Current clinical outcomes demonstrate that sustained acoustic medicine is an effective non-pharmaceutical approach for treating pain symptoms such as knee arthritis and upper back pain—and, possible wound closure.
Late last year, ZetrOZ also announced a contract with the U.S. Army Military Health Command (USAMHC) to develop a bio-electronic wound dressing to accelerate healing via sustained acoustic medicine. The Phase I study, the first of its kind, is funded by a Small Business Innovation Research grant and the work will be performed in a collaboration between ZetrOZ and Prof.

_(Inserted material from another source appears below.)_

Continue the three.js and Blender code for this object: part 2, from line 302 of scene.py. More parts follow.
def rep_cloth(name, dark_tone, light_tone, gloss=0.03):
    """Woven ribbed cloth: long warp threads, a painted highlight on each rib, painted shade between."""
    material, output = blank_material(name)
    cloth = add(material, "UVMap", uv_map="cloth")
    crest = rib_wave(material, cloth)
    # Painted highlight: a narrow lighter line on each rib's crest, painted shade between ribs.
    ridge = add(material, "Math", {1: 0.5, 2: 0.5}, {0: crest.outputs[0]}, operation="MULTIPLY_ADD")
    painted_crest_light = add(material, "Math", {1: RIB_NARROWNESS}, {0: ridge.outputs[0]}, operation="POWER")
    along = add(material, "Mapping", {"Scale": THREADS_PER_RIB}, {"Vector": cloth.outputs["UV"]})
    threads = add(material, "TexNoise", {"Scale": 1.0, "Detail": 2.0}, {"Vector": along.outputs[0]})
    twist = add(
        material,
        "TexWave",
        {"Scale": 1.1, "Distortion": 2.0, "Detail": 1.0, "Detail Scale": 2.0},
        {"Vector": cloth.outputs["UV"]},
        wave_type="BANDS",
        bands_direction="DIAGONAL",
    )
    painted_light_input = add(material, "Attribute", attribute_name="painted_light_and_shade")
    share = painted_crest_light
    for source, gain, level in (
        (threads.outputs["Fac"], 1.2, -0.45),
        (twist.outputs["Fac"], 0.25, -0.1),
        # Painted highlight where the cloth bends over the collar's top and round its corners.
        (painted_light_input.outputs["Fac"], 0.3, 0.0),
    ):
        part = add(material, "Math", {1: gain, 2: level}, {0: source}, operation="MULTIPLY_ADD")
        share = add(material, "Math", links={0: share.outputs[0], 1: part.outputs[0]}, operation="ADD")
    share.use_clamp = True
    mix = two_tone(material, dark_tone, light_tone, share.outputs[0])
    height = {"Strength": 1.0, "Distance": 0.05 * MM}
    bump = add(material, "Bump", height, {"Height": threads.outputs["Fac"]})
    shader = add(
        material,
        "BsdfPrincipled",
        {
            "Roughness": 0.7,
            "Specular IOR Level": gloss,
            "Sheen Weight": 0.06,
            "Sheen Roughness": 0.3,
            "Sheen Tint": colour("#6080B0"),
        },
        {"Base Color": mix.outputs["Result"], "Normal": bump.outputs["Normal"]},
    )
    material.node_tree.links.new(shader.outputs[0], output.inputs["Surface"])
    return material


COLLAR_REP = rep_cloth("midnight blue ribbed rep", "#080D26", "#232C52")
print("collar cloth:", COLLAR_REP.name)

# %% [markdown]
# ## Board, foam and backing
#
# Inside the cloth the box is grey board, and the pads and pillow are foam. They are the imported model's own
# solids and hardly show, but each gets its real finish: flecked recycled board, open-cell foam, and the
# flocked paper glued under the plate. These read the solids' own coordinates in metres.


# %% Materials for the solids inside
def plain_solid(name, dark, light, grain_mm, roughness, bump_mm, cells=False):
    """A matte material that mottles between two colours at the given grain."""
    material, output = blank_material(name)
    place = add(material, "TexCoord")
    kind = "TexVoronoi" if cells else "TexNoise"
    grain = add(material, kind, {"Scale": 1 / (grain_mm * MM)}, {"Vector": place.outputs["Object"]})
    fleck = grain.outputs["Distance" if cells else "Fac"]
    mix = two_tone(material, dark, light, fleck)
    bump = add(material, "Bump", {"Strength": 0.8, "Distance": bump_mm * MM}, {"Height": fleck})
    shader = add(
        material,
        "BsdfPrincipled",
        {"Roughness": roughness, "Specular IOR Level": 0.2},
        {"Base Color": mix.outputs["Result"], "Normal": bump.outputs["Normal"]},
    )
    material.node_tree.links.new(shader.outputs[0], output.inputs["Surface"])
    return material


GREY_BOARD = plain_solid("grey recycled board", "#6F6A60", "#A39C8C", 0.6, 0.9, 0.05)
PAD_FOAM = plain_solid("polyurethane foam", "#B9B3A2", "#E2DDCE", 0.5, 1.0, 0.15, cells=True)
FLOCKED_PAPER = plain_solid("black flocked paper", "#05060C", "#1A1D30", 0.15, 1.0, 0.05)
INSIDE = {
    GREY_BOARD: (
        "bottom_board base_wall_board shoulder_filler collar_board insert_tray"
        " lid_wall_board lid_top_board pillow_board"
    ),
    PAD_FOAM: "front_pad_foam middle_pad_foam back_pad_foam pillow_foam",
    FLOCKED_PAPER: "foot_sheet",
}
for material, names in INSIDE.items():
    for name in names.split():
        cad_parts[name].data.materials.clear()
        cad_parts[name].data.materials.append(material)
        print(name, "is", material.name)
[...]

Stephen Davis, director of the Pre-Clinical Wound Healing & Infection Research Laboratories in the University of Miami Health System.

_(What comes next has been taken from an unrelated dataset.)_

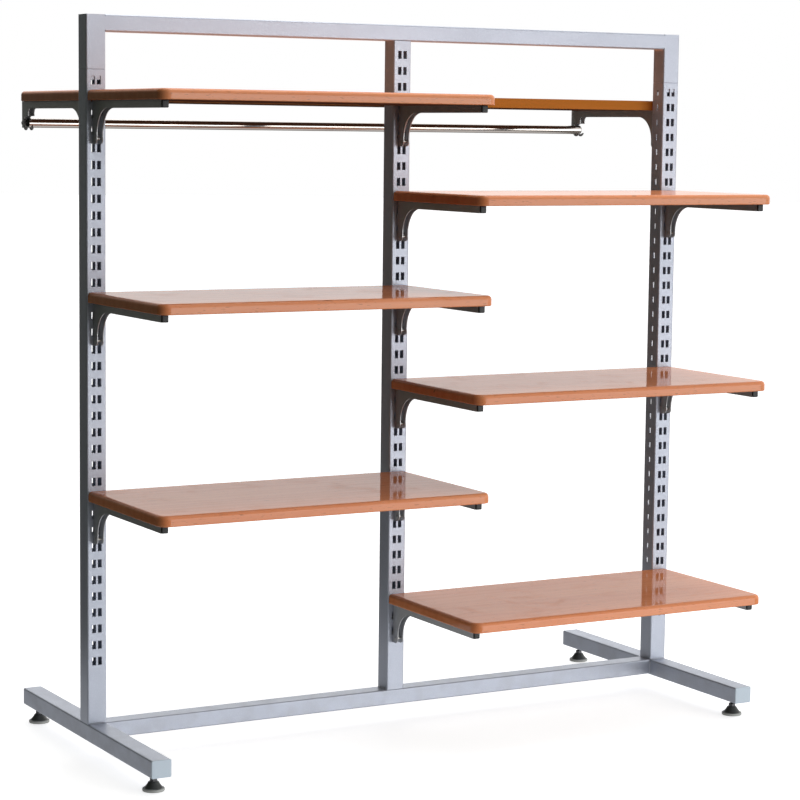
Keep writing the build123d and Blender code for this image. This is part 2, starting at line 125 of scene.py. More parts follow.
class GondolaStage(bpy.types.PropertyGroup):
    """Camera and light."""

    camera_place: FloatVectorProperty(name="Camera", description="Place of the camera", subtype="XYZ",
                                      unit="LENGTH", size=3, default=(-2.4351, -4.3619, 1.2203))
    heading: FloatProperty(name="Heading", description="Turn of the view from +Y towards +X",
                           subtype="ANGLE", default=math.radians(29.32))
    drop: FloatProperty(name="Drop", description="Tilt of the view below the horizon",
                        subtype="ANGLE", default=math.radians(6.29))
    roll: FloatProperty(name="Roll", description="Turn of the camera about its own axis",
                        subtype="ANGLE", default=math.radians(0.67))
    lens: FloatProperty(name="Lens", description="Focal length on a 36 mm sensor", unit="CAMERA",
                        default=109.67)
    key: FloatProperty(name="Key light", description="Power of the large soft light", unit="POWER",
                       default=74.0)
    top: FloatProperty(name="Top light", description="Power of the soft light overhead", unit="POWER",
                       default=40.0)
    bounce: FloatProperty(name="Bounce", description="Power of the card that lights the rack from below",
                          unit="POWER", default=9.0)
    fill: FloatProperty(name="Surround", description="Strength of the pale studio surround", default=0.84)
    behind: FloatProperty(name="Behind", description="Strength of the surround behind the rack",
                          default=1.25)
    flag: colour("Flag", "What the dark flag at the rack's left end sends back", (0.045, 0.048, 0.036))
    below: colour("Below", "What the surround sends up from below", (0.16, 0.15, 0.14))


# ---------------------------------------------------------------- shader sums
class Socket:
    """A shader node's output that can be used in sums; each sum adds its Math node."""

    def __init__(self, finish, out):
        self.finish = finish
        self.out = out

    def sum(self, operation, first, second):
        return self.finish.node("ShaderNodeMath", {"operation": operation}, {0: first, 1: second})

    def __add__(self, other):
        return self.sum("ADD", self, other)

    def __sub__(self, other):
        return self.sum("SUBTRACT", self, other)

    def __rsub__(self, other):
        return self.sum("SUBTRACT", other, self)

    def __mul__(self, other):
        return self.sum("MULTIPLY", self, other)

    __radd__ = __add__
    __rmul__ = __mul__


class Finish:
    """One material, or the world, as a tree of nodes."""

    def __init__(self, owner, output):
        owner.use_nodes = True
        self.owner = owner
        self.tree = owner.node_tree
        self.tree.nodes.clear()
        self.output = self.tree.nodes.new(output)

    def node(self, kind, settings, inputs, output=0):
        """Adds a node: its settings first, then the values or links of its sockets."""
        made = self.tree.nodes.new(kind)
        for name, value in settings.items():
            setattr(made, name, value)
        for key, value in inputs.items():
            socket = made.inputs[key]
            if isinstance(value, Socket):
                self.tree.links.new(value.out, socket)
            elif socket.type == "RGBA":
                socket.default_value = (*value, 1.0)
            else:
                socket.default_value = value
        return Socket(self, made.outputs[output])

    def place(self):
        """Where a point is on the object, in metres."""
        return self.node("ShaderNodeTexCoord", {}, {}, "Object")

    def stretch(self, vector, shares):
        return self.node("ShaderNodeVectorMath", {"operation": "MULTIPLY"}, {0: vector, 1: shares})

    def part(self, vector, axis):
        return self.node("ShaderNodeSeparateXYZ", {}, {0: vector}, axis)

    def noise(self, vector, scale, detail=2.0, distortion=0.0):
        inputs = {"Vector": vector, "Scale": scale, "Detail": detail, "Distortion": distortion}
        return self.node("ShaderNodeTexNoise", {}, inputs)

    def step(self, value, low, high):
        """Smooth step from 0 at low to 1 at high."""
        inputs = {"Value": value, "From Min": low, "From Max": high}
        return self.node("ShaderNodeMapRange", {"interpolation_type": "SMOOTHSTEP"}, inputs)

    def mix(self, factor, first, second, blend="MIX"):
        """Mixes two colours; the colour sockets of a Mix node are its seventh and eighth."""
        settings = {"data_type": "RGBA", "blend_type": blend}
        return self.node("ShaderNodeMix", settings, {0: factor, 6: first, 7: second}, 2)

    def cells(self, vector, scale):
        """A random number from 0 to 1 for each small cell."""
        spots = self.node("ShaderNodeTexVoronoi", {}, {"Vector": vector, "Scale": scale}, "Color")
        return self.part(spots, "X")

    def edges(self, radius):
        """1 along sharp edges, fading to 0 over the radius."""
        rounded = self.node("ShaderNodeBevel", {"samples": 4}, {"Radius": radius})
        true = self.node("ShaderNodeNewGeometry", {}, {}, "Normal")
        turn = self.node("ShaderNodeVectorMath", {"operation": "DOT_PRODUCT"}, {0: rounded, 1: true}, "Value")
        return self.step(1 - turn, 0.02, 0.25)

    def bump(self, height, distance, strength=1.0, before=None):
        inputs = {"Height": height, "Distance": distance, "Strength": strength}
        if before:
            inputs["Normal"] = before
        return self.node("ShaderNodeBump", {}, inputs)

    def surface(self, inputs):
        shader = self.node("ShaderNodeBsdfPrincipled", {}, inputs)
        self.tree.links.new(shader.out, self.output.inputs["Surface"])
        return self.owner


def finish_named(name, build, *values):
    """The material of that name, built once."""
    found = bpy.data.materials.get(name)
    if found:
        return found
    material = bpy.data.materials.new(name)
    return build(Finish(material, "ShaderNodeOutputMaterial"), *values)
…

The $150,000 grant supports the study to determine the effects of SAM for accelerating the closure and complete healing of wounds such as trauma lacerations.
According to an official funding request from the USAMHC, there is a strong military need for an active wound dressing treatment that combines traditional wound coverage with innovative wound regeneration support approaches to enable rapid treatment of wounded troops, e.g, by negative-pressure application, wound irrigation, oxygenation support, and/or regeneration solution perfusion. SAM was selected for the study due to its efficacy in achieving the military’s need for a new wound dressing.
“The aim of this first phase is to verify early accelerated wound healing results on small animals by demonstrating the same benefits on large animals with direct relevance to human subjects,” said Lewis.
The animal model selected is a pig, due to the similar size of relevant tissues and anatomical structure. Upon validating success in an animal model specific to accelerated healing of trauma, the teams will work to develop and deploy innovative wound healing solutions for the U.S. Department of Defense relevant to current military concerns, including injuries from improvised explosive devices, burns and lacerations.
“Our aim is to provide treatments that accelerate recovery and reduce the risk of infection for our troops as well as civilians,” said Davis, “The SAM device offers just that potential.”
“The medical utility of sustained acoustic medicine is an evolving success story in the field of translational research using low-intensity ultrasound energy deposition for soft-tissue biomodulation and accelerated recovery. The clinical and scientific research behind SAM is growing quickly, and the current beneficiaries of these innovations are the injured weekend warrior and chronic pain sufferer,” said Lewis, who was practically born into his current profession.
“I was born and raised into ultrasound technology,” Lewis told MPO in a recent interview. “I was in my middle school years and early teens, I was working with my father on ultrasound transducer design, which set the stage for my undergraduate and doctoral research. I did my undergrad in biomedical engineering. My senior design project was focused on ultrasound—tissue characterization and properties.”
Lewis’ graduate work—doctoral studies in neurobiology, mechanical engineering and biomedical-chemical engineering—at Cornell University focused on ultrasonic applications for drug delivery in glioblastoma therapy. It was at Cornell where he met the other co-founders of ZetrOZ.
Going forward, part of Lewis’ near-term commercialization plan for SAM is physician education. Today’s objective is the doctor’s office—tomorrow, perhaps, you’ll find SAM on the shelf at your local Target or CVS Pharmacy.
“The goal is really educating physicians about the technology and how they can integrate it into their care,” he told MPO. “Longer term, I’d like to see this in everyone’s medicine cabinet.”